I am looking t move to Dubai and bringing my border collie with me. He is a very active dog, can anyone recommend an area in Dubai which is good to live that has easy access to areas where I can walk him off lead?


----------



## skyrookie (Jun 3, 2013)

I want to bring my dog as well, but Dubai isn't a pet friendly place. Dogs are not allowed at the beaches or parks. Aside from that not sure where else I'd bring mine. That along with the oppressive heat would be very hard on a dog.


----------



## Chocoholic (Oct 29, 2012)

Animals are more adaptive than people give them credit for. Obviously you avoid the heat during the day and keep them inside, walking early morning and late at night during the summer.

Dogs are not allowed off the leash in any public places, to do that, you need to go into a desert area.

People have dogs in most communities in Dubai. I've always had dogs here and have lived in Mirdif, The Springs and the Villa - all really good communities for dogs, plenty of space.

The one thing I will say, is if you're planning on bringing a pet to the UAE make sure you have the financial means to take it with you when you leave!!! Far too many expats come, bring their animals, something happens and the animals get dumped on the street or put to sleep, because they didn't have the foresight to consider what happens if something goes wrong.

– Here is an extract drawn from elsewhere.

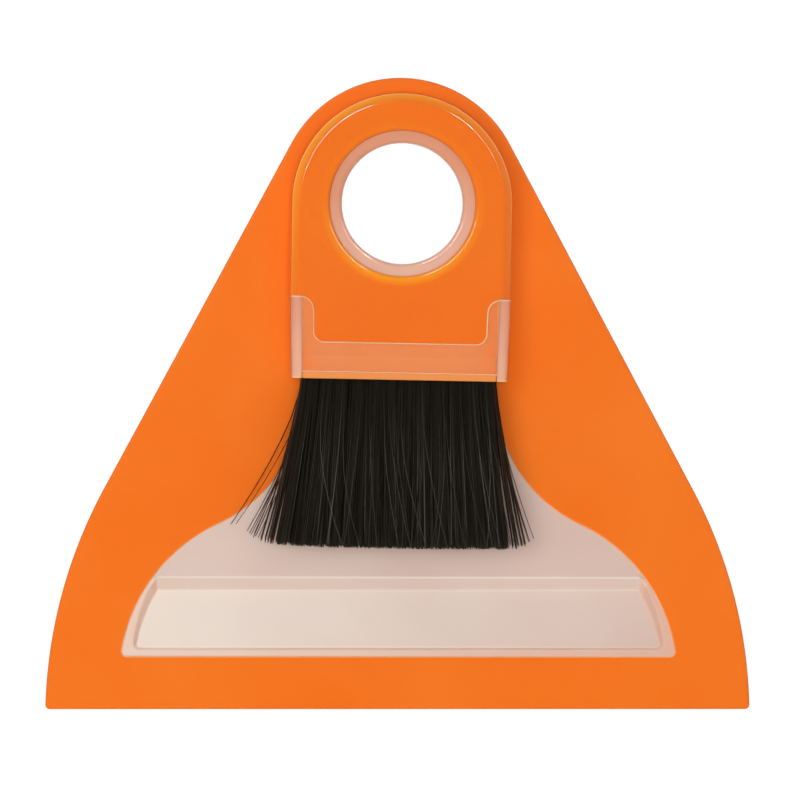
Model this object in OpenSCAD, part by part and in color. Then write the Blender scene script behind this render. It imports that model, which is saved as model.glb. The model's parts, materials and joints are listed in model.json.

So please, think very very carefully about bringing a pet with you.


----------



## Roadworrier (Jul 3, 2012)

Chocoholic said:


> Animals are more adaptive than people give them credit for. Obviously you avoid the heat during the day and keep them inside, walking early morning and late at night during the summer.
> 
> Dogs are not allowed off the leash in any public places, to do that, you need to go into a desert area.
> 
> ...


The villa communities all seem fine for dogs. Having grassy locations is a good thing. 

Apartments are a mixed bag. Marina is good (see below) and I understand so are the Greens. 

Some like Jumeirah Beach Residence, despite a lot of grassy areas on their plazas, have a strict no pets policy, but selectively enforced as you see some pets there. The Beach Walk is strictly no go for pets. When you consider how they are trying to cater to families there, you'd think it would be pet friendly, until you realize most of the families who have moved into JBR (or may be steered to it) do not consider domestic animals "Halal".

We live in the Marina - lots of pets here despite much of it being a concrete jungle (lots of empty sand lots, few grass plots you can readily let the dog onto without security guards noticing in a nasty way). Our beagle misses the squirrels and rabbits in our 1/2 acre back yard and throughout our neighborhood in Virginia. But she has met many neighbors here - there is even a Great Dane living in one of the 2 BR's here in Park Island. Honestly, I am amazed how well dogs adapt to the environment. To the point where we went to the vet a few weeks ago, another customer in the waiting room had a rabbit in a carrier, and our beagle barely even noticed it! Perhaps she has adapted too well to Dubai.

We shipped the dog here using a US pet relocation specialist, who helped process the USDA paperwork, booked the flight, and utilized Dubai Kennel and Cattery (DKC) in Umm Ramoul, who handled the paperwork on this end and boarded the dog for a couple weeks until we moved into our apartment. When we go away, we leave the dog at the Urban Tails Pet Resort near the Green Community. Compared to similar facilities in the US, they are actually quite reasonable and the staff are very nice and give good personal attention (better than the part time high school workers they often use in the States).


----------



## Chocoholic (Oct 29, 2012)

RW, why are you quoting me? I didn't ask the question lol

The only thing I will add, is make sure you have written permission from the LL to have pets and even in that case some communities/buildings have a no pet policy.


----------



## TallyHo (Aug 21, 2011)

There are a lot of pets in Dubai - dogs and cats. It's true that Muslims consider pets to be unclean but then again there are plenty of Muslim families with pets as well. 

The only areas where dogs seem to be able to roam freely off-leash is to head out to the desert just outside Dubai. Certain areas are popular with pet owners who congregate and let their dogs run.

As for communities - Emaar communities seem to be the most pet friendly. Emirates Living, Arabian Ranches, Greens (if you want an apartment). 

My biggest worry about having pets in Dubai would be the off chance that you move into a villa and the next door neighbors are conservative Muslims who think animals are haram and allow their kids to throw rocks at the dogs with no repercussions. This is unlikely to happen if you move to an established expat area but it's why you still need to never let the dog out of sight outdoors. 




Humby said:


> I am looking t move to Dubai and bringing my border collie with me. He is a very active dog, can anyone recommend an area in Dubai which is good to live that has easy access to areas where I can walk him off lead?


----------